From the entries below, reproduce exactly the line containing "Turn this picture", the line containing "const SHOULDER_FILLET = 40;", and every line in between, with nothing added.

— Begin SOURCE DATA —

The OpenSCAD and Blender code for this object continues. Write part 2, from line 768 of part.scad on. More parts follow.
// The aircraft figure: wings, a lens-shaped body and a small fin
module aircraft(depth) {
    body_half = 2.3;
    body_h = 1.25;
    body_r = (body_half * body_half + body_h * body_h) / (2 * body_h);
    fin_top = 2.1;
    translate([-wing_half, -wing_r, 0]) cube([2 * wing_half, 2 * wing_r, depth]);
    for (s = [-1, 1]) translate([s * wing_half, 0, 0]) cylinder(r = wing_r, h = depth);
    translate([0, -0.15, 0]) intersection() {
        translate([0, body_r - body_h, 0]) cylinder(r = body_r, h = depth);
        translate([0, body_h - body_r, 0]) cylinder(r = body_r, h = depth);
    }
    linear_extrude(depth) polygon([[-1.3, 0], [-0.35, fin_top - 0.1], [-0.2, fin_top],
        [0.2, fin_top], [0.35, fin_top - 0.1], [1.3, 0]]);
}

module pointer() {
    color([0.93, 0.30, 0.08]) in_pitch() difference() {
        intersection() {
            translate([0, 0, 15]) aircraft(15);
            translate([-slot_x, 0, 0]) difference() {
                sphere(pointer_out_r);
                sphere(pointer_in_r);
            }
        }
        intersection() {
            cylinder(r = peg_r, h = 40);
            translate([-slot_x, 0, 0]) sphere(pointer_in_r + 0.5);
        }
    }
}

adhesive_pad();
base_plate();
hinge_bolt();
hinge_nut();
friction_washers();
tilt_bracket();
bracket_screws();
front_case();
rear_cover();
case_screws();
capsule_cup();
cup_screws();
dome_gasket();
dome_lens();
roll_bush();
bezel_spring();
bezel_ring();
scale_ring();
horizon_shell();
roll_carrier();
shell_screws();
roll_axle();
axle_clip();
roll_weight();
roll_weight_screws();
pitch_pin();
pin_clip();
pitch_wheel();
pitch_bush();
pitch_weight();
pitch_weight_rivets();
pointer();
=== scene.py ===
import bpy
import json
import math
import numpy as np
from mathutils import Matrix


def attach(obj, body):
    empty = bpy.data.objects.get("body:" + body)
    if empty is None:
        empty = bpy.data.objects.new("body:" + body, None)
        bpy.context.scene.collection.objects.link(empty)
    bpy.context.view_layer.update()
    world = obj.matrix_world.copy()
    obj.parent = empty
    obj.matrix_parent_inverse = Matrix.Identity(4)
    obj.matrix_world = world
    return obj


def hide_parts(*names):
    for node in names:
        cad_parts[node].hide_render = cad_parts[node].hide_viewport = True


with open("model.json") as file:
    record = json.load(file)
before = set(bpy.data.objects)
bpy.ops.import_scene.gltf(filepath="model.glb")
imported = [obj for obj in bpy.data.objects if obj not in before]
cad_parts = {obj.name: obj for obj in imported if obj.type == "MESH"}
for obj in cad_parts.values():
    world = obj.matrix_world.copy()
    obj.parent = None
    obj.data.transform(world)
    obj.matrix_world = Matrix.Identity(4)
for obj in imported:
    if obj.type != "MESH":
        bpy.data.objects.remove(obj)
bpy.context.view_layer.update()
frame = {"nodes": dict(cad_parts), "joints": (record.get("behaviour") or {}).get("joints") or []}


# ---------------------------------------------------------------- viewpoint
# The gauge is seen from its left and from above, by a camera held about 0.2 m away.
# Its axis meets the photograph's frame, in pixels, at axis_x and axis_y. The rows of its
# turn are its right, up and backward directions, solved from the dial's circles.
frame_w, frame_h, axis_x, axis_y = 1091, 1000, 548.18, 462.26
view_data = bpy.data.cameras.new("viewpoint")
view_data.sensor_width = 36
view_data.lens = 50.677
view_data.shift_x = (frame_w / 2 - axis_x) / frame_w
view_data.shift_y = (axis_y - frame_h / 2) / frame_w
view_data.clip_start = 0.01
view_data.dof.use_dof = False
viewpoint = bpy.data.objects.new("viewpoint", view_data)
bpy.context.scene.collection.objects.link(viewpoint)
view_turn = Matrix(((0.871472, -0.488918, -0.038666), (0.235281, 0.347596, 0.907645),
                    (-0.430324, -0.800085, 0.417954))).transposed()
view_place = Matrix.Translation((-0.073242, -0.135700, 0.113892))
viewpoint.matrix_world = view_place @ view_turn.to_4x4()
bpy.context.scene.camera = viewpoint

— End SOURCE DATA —
— Begin SOURCE DATA —

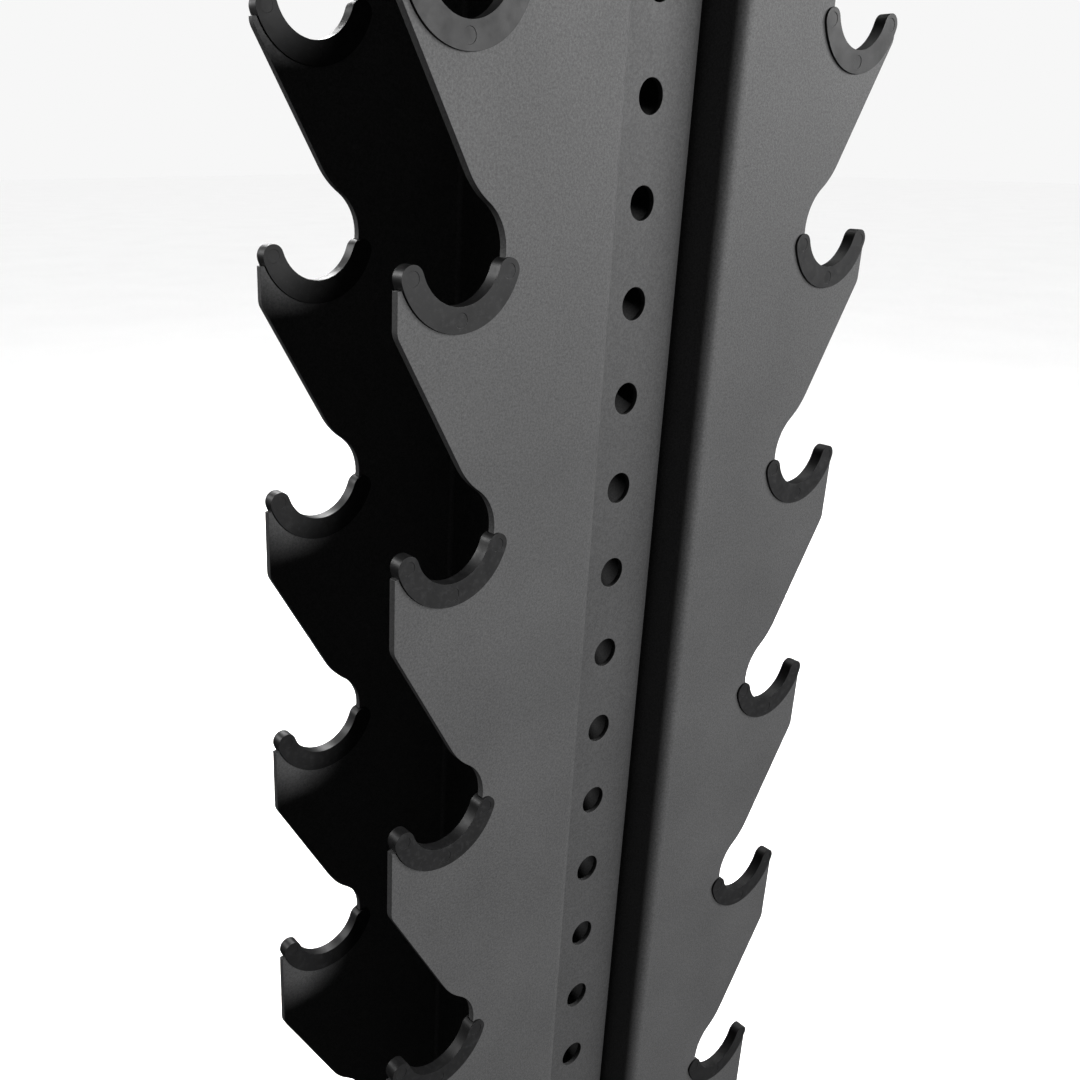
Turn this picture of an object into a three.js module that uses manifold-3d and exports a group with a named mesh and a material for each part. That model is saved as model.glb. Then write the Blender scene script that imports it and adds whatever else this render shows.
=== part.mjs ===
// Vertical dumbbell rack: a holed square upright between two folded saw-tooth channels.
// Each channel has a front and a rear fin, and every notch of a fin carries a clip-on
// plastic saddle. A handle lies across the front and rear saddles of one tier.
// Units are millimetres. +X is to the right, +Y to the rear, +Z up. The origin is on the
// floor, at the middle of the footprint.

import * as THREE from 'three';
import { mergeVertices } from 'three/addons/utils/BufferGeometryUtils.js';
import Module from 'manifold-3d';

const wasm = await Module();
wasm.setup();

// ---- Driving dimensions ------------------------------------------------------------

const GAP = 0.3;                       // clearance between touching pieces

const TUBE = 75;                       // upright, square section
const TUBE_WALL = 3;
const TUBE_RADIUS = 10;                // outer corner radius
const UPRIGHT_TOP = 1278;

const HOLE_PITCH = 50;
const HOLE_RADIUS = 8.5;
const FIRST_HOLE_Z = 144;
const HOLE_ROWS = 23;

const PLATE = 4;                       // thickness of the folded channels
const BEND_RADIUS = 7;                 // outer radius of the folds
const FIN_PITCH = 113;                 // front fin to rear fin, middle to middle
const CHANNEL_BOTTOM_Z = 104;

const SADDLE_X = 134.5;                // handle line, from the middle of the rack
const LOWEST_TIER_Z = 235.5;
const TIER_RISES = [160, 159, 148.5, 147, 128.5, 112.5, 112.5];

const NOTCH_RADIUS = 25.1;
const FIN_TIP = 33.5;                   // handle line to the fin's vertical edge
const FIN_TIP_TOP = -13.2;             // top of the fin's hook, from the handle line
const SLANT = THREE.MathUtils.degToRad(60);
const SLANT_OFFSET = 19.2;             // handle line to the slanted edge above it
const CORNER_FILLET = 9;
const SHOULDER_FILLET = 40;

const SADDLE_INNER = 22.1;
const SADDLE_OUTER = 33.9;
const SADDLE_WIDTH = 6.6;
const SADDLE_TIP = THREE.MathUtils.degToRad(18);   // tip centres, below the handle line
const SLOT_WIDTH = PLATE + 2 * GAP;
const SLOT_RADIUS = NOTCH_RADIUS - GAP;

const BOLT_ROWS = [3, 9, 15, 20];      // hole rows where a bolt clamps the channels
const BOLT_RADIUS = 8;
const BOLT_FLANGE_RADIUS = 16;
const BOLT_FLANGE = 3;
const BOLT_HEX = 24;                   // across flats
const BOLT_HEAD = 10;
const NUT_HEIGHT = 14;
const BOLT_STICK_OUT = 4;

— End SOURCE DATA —
— Begin SOURCE DATA —

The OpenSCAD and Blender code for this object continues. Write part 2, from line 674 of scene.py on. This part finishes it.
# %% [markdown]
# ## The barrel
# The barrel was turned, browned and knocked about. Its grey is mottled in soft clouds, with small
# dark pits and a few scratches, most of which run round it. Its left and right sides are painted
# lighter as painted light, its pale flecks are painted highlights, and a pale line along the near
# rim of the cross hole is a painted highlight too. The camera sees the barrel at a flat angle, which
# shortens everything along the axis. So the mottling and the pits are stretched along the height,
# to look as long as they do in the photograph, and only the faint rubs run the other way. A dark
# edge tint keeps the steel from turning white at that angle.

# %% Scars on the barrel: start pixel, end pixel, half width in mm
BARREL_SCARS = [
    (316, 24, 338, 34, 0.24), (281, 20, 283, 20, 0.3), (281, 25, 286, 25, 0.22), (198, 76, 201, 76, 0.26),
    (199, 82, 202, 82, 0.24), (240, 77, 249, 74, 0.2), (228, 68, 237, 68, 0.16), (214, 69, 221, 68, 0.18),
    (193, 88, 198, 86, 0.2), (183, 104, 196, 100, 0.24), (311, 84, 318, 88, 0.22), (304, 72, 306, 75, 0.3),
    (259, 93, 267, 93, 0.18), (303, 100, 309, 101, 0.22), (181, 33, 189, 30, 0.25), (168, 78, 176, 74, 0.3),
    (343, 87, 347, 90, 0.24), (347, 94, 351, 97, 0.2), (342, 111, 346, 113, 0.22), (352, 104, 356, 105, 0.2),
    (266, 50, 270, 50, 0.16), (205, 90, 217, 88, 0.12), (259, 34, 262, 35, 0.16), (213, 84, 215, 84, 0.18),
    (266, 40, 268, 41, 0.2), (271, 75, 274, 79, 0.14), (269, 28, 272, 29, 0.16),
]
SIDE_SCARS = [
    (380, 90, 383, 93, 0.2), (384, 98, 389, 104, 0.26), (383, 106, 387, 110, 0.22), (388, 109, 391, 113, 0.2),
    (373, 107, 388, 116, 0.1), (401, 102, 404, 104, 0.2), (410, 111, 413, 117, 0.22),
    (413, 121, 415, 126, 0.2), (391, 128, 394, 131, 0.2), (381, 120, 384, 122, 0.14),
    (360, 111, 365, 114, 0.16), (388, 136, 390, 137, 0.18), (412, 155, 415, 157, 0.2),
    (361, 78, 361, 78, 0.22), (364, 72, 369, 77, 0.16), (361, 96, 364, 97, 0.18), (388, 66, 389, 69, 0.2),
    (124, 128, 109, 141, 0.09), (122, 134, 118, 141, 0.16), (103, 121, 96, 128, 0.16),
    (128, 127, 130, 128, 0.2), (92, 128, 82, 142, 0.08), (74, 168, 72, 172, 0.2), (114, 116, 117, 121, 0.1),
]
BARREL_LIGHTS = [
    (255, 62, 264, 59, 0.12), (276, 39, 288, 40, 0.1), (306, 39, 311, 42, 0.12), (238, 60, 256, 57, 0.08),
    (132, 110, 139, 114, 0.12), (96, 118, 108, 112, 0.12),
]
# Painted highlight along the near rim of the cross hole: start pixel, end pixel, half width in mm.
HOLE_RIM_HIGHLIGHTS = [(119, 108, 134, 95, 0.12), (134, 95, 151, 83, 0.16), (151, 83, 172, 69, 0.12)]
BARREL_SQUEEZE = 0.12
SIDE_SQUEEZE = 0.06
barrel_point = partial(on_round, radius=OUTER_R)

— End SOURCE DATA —

▶ [WRITTEN RESPONSE]:
Turn this picture of an object into a three.js module that uses manifold-3d and exports a group with a named mesh and a material for each part. That model is saved as model.glb. Then write the Blender scene script that imports it and adds whatever else this render shows.
=== part.mjs ===
// Vertical dumbbell rack: a holed square upright between two folded saw-tooth channels.
// Each channel has a front and a rear fin, and every notch of a fin carries a clip-on
// plastic saddle. A handle lies across the front and rear saddles of one tier.
// Units are millimetres. +X is to the right, +Y to the rear, +Z up. The origin is on the
// floor, at the middle of the footprint.

import * as THREE from 'three';
import { mergeVertices } from 'three/addons/utils/BufferGeometryUtils.js';
import Module from 'manifold-3d';

const wasm = await Module();
wasm.setup();

// ---- Driving dimensions ------------------------------------------------------------

const GAP = 0.3;                       // clearance between touching pieces

const TUBE = 75;                       // upright, square section
const TUBE_WALL = 3;
const TUBE_RADIUS = 10;                // outer corner radius
const UPRIGHT_TOP = 1278;

const HOLE_PITCH = 50;
const HOLE_RADIUS = 8.5;
const FIRST_HOLE_Z = 144;
const HOLE_ROWS = 23;

const PLATE = 4;                       // thickness of the folded channels
const BEND_RADIUS = 7;                 // outer radius of the folds
const FIN_PITCH = 113;                 // front fin to rear fin, middle to middle
const CHANNEL_BOTTOM_Z = 104;

const SADDLE_X = 134.5;                // handle line, from the middle of the rack
const LOWEST_TIER_Z = 235.5;
const TIER_RISES = [160, 159, 148.5, 147, 128.5, 112.5, 112.5];

const NOTCH_RADIUS = 25.1;
const FIN_TIP = 33.5;                   // handle line to the fin's vertical edge
const FIN_TIP_TOP = -13.2;             // top of the fin's hook, from the handle line
const SLANT = THREE.MathUtils.degToRad(60);
const SLANT_OFFSET = 19.2;             // handle line to the slanted edge above it
const CORNER_FILLET = 9;
const SHOULDER_FILLET = 40;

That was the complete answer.